══ DATA LINES
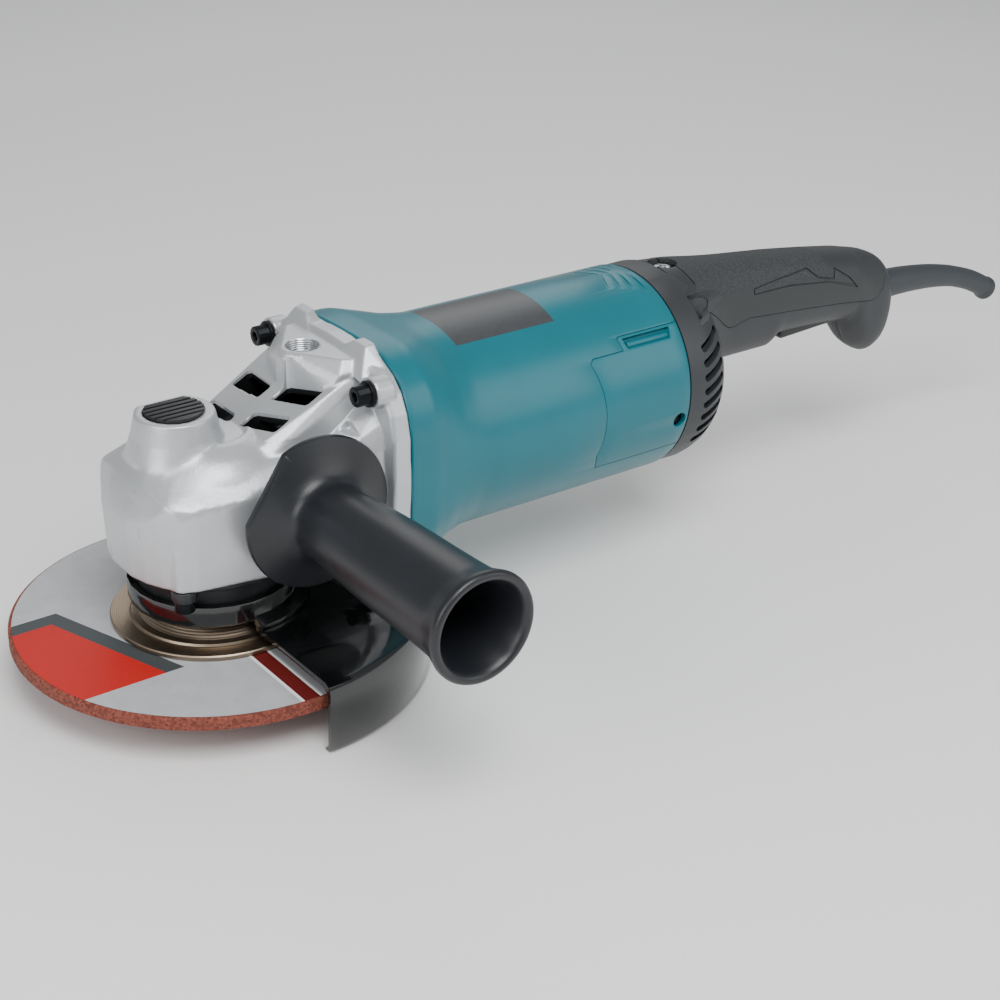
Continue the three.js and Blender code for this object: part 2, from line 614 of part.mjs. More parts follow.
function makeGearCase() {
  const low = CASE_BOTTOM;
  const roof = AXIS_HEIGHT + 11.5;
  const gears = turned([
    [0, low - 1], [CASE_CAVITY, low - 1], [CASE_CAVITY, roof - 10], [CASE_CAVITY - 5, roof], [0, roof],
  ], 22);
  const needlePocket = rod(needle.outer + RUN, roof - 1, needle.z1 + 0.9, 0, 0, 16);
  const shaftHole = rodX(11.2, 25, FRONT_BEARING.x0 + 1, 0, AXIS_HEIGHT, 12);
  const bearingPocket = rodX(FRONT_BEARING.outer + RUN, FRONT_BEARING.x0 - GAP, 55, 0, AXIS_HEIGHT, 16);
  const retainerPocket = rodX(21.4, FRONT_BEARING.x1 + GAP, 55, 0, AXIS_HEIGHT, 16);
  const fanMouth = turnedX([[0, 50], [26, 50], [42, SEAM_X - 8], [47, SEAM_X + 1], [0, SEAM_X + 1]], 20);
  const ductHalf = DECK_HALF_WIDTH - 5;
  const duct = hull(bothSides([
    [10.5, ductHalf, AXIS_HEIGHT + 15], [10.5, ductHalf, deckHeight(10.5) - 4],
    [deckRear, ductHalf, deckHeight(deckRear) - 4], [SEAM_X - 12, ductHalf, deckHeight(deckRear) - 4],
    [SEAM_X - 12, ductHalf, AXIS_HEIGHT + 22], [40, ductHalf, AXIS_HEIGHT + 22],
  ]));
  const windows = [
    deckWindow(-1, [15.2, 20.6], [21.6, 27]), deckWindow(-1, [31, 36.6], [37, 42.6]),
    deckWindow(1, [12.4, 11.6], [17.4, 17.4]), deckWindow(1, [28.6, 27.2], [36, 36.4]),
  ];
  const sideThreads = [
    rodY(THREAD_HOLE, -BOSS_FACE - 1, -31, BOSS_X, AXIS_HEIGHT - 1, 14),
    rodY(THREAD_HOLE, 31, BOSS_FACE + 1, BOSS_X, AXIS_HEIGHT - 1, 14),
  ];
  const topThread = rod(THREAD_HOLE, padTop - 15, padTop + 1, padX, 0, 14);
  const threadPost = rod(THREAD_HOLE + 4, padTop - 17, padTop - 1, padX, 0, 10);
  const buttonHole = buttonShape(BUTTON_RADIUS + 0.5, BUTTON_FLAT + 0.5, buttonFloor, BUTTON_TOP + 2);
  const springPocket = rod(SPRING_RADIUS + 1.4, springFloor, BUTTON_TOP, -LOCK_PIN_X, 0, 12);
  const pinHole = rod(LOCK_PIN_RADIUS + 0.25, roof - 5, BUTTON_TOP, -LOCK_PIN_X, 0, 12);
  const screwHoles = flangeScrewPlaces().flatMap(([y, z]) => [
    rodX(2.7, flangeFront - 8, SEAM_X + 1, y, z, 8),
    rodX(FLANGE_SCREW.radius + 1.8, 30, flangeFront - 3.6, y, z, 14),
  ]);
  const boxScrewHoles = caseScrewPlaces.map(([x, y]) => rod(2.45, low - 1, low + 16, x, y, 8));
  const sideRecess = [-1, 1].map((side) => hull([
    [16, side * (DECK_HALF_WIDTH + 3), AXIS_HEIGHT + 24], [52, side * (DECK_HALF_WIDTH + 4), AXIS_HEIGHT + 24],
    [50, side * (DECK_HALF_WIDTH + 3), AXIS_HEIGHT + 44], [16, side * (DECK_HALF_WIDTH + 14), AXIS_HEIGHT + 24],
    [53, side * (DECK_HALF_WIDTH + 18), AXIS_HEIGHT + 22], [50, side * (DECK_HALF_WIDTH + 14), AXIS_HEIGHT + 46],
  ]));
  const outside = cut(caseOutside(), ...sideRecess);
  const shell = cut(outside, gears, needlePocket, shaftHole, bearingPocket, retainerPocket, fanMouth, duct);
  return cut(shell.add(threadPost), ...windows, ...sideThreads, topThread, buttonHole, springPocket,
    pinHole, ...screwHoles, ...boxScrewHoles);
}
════
### EXERCISE AIM
Write the listing out again, exactly as shown above.

### REPLY TO THE TASK
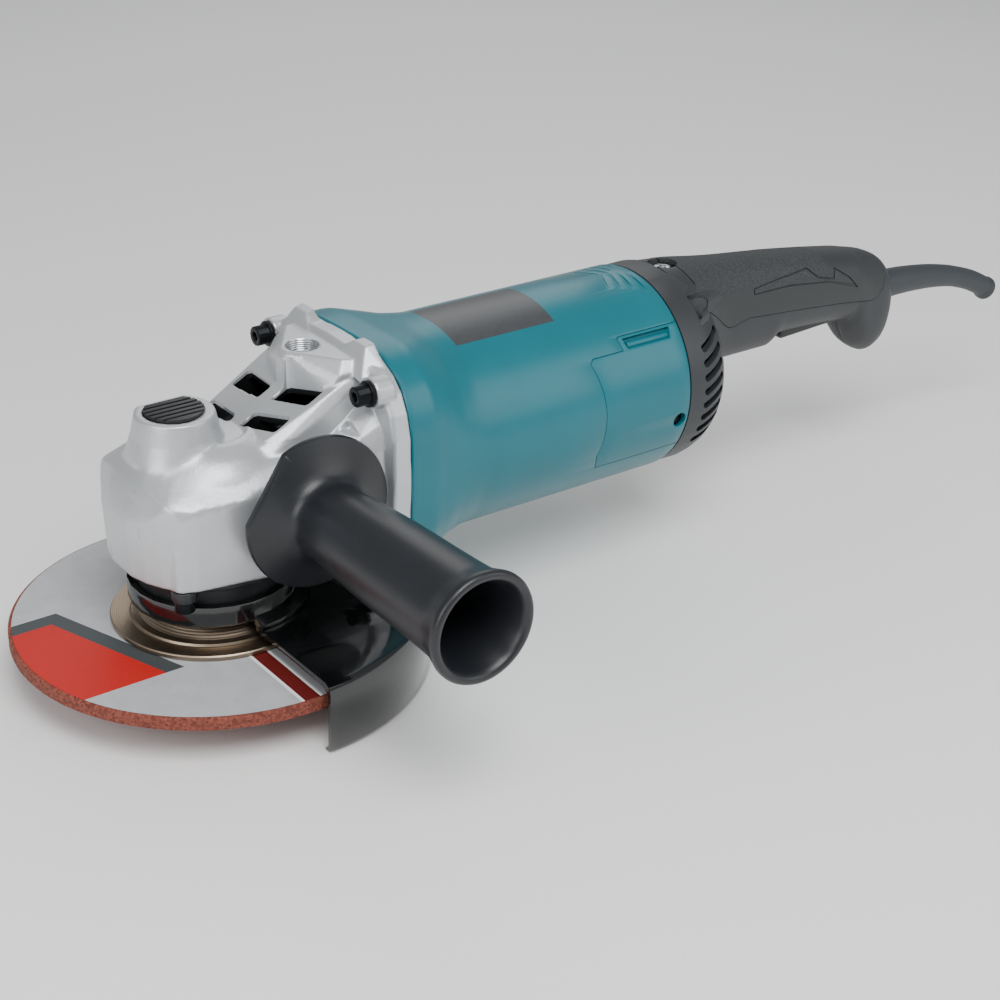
Continue the three.js and Blender code for this object: part 2, from line 614 of part.mjs. More parts follow.
function makeGearCase() {
  const low = CASE_BOTTOM;
  const roof = AXIS_HEIGHT + 11.5;
  const gears = turned([
    [0, low - 1], [CASE_CAVITY, low - 1], [CASE_CAVITY, roof - 10], [CASE_CAVITY - 5, roof], [0, roof],
  ], 22);
  const needlePocket = rod(needle.outer + RUN, roof - 1, needle.z1 + 0.9, 0, 0, 16);
  const shaftHole = rodX(11.2, 25, FRONT_BEARING.x0 + 1, 0, AXIS_HEIGHT, 12);
  const bearingPocket = rodX(FRONT_BEARING.outer + RUN, FRONT_BEARING.x0 - GAP, 55, 0, AXIS_HEIGHT, 16);
  const retainerPocket = rodX(21.4, FRONT_BEARING.x1 + GAP, 55, 0, AXIS_HEIGHT, 16);
  const fanMouth = turnedX([[0, 50], [26, 50], [42, SEAM_X - 8], [47, SEAM_X + 1], [0, SEAM_X + 1]], 20);
  const ductHalf = DECK_HALF_WIDTH - 5;
  const duct = hull(bothSides([
    [10.5, ductHalf, AXIS_HEIGHT + 15], [10.5, ductHalf, deckHeight(10.5) - 4],
    [deckRear, ductHalf, deckHeight(deckRear) - 4], [SEAM_X - 12, ductHalf, deckHeight(deckRear) - 4],
    [SEAM_X - 12, ductHalf, AXIS_HEIGHT + 22], [40, ductHalf, AXIS_HEIGHT + 22],
  ]));
  const windows = [
    deckWindow(-1, [15.2, 20.6], [21.6, 27]), deckWindow(-1, [31, 36.6], [37, 42.6]),
    deckWindow(1, [12.4, 11.6], [17.4, 17.4]), deckWindow(1, [28.6, 27.2], [36, 36.4]),
  ];
  const sideThreads = [
    rodY(THREAD_HOLE, -BOSS_FACE - 1, -31, BOSS_X, AXIS_HEIGHT - 1, 14),
    rodY(THREAD_HOLE, 31, BOSS_FACE + 1, BOSS_X, AXIS_HEIGHT - 1, 14),
  ];
  const topThread = rod(THREAD_HOLE, padTop - 15, padTop + 1, padX, 0, 14);
  const threadPost = rod(THREAD_HOLE + 4, padTop - 17, padTop - 1, padX, 0, 10);
  const buttonHole = buttonShape(BUTTON_RADIUS + 0.5, BUTTON_FLAT + 0.5, buttonFloor, BUTTON_TOP + 2);
  const springPocket = rod(SPRING_RADIUS + 1.4, springFloor, BUTTON_TOP, -LOCK_PIN_X, 0, 12);
  const pinHole = rod(LOCK_PIN_RADIUS + 0.25, roof - 5, BUTTON_TOP, -LOCK_PIN_X, 0, 12);
  const screwHoles = flangeScrewPlaces().flatMap(([y, z]) => [
    rodX(2.7, flangeFront - 8, SEAM_X + 1, y, z, 8),
    rodX(FLANGE_SCREW.radius + 1.8, 30, flangeFront - 3.6, y, z, 14),
  ]);
  const boxScrewHoles = caseScrewPlaces.map(([x, y]) => rod(2.45, low - 1, low + 16, x, y, 8));
  const sideRecess = [-1, 1].map((side) => hull([
    [16, side * (DECK_HALF_WIDTH + 3), AXIS_HEIGHT + 24], [52, side * (DECK_HALF_WIDTH + 4), AXIS_HEIGHT + 24],
    [50, side * (DECK_HALF_WIDTH + 3), AXIS_HEIGHT + 44], [16, side * (DECK_HALF_WIDTH + 14), AXIS_HEIGHT + 24],
    [53, side * (DECK_HALF_WIDTH + 18), AXIS_HEIGHT + 22], [50, side * (DECK_HALF_WIDTH + 14), AXIS_HEIGHT + 46],
  ]));
  const outside = cut(caseOutside(), ...sideRecess);
  const shell = cut(outside, gears, needlePocket, shaftHole, bearingPocket, retainerPocket, fanMouth, duct);
  return cut(shell.add(threadPost), ...windows, ...sideThreads, topThread, buttonHole, springPocket,
    pinHole, ...screwHoles, ...boxScrewHoles);
}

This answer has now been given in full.